Namun, asumsi kita itu ternyata salah. Ternyata ia bukan hanya mainan, tetapi telah mewujud ancaman berbahaya nan menakutkan; yang dalam waktu singkat, bisa mengubah dan membentuk cara pandang kita akan sesuatu yang telah lama kita yakini. Yang moderat, dengan singkat disulap menjadi radikal, yang cinta kehidupan, dalam waktu singkat direkayasa menjadi pencinta kematian-antikehidupan. Ini semacam manipulasi psikologis yang menakutkan, mengerikan.
Namun menakutkan, tetapi semua itu tidak terlalu mengejutkan. Sejak awal internet berikut media sosial ditemukan, tidak satu pun ada pihak yang menjamin bahwa media sosial adalah jalan lurus untuk kehidupan yang berkelanjutan. Internet berikut media sosial diciptakan, lalu dikampanyekan. Kemudian, dunia mengaguminya sebagai temuan baru peradaban manusia. Lalu, berjuta-juta manusia, dengan segera mengoperasikannya: terjun bebas, berselancar bebas di dalamnya.
Seperti ruangan yang menyimpan banyak harta karun, semuanya berlomba-lomba masuk, berdesak-desakan, hingga tidak sadar, siapa orang-orang disekitarnya. Bahkan, mereka juga lupa, identitas mereka sendiri. Semuanya berada dalam ketidaktahuan layaknya domba-domba yang tersesat. Segala informasi yang datang dipercaya begitu saja meski informasi tersebut memuat perintah agar satu sama lain saling membunuh, dengan kekerasan.

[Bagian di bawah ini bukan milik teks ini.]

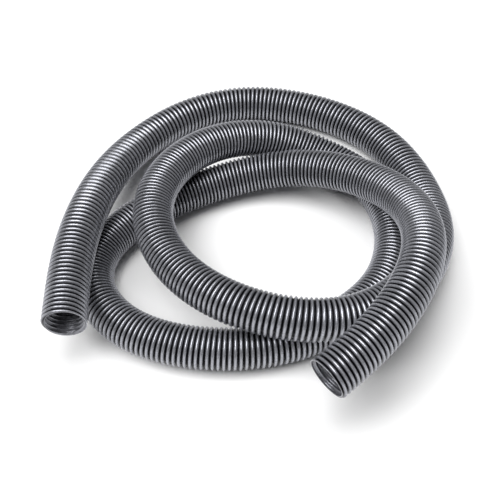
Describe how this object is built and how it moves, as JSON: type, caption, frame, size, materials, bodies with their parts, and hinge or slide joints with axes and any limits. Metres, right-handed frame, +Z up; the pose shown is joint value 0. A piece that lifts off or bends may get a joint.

Informasi itu dianggap sebagai kebenaran absolut; yang tiada kebenaran lain selainnya. Syahdan, pertikaian, permusuhan, penghancuran, pembunuhan, dan kekerasan, terjadi begitu saja, tanpa ada yang merasa berdosa dan bersalah. Sebaliknya, semuanya merasa telah bertindak sesuai dengan perintah kebenaran. Semuanya tidak sadar bahwa diri mereka telah masuk dalam rekaya robotik. Pola pikir mereka di atur, tindakan mereka dikendalikan, perasaan mereka dimanipulasi.
Kembali pada jati diri kemanusiaan kita
Media sosial memang tidak selamanya membawa kabar buruk bagi kemanusiaan kita. Pada titik tertentu, ia juga menjadi jalan bagi pembangunan kemanusiaan kita. Namun, media sosial tidak boleh selamanya dibiarkan, menguasai jati diri kita sebagai manusia. Di satu sisi, ia memang menawarkan kenyamanan dan keindahan. Namun, dalam banyak kasus, ia juga telah banyak menyesatkan kita, membawa kita pada lubang hitam kehidupan tak bercahaya.
Kekerasan, nekrofilia, kanibalisme, terorisme, radikalisme, kita tahu semua itu memang bukan barang baru. Semua itu telah ada dan telah dimulai sejak awal sejarah manusia. Namun, harus kita akui, media sosial telah memfasilitasi semua ketidakwarasan itu; dari kanibalisme, terorisme, sadisme, hingga radikalisme. Di samping, juga kita masuk ke dalamnya dan mencabut kita dari akar kemanusiaan kita.
Namun, senyatanya segalanya belum terlambat. Masih tersisa banyak waktu bagi kita untuk kembali, ke jati diri kemanusiaan kita, sebelum arus radikalisme, kanibalisme, terorisme, nekrofilia, benar-benar menyeret kita ke dalam lubang ketersesatan yang tidak memiliki jalan pulang. Belum terlambat. Masih ada waktu, kesempatan, untuk kita kembali jati diri kemanusiaan kita yang sesungguhnya, yang sejati, yang tidak palsu, dan tidak menipu.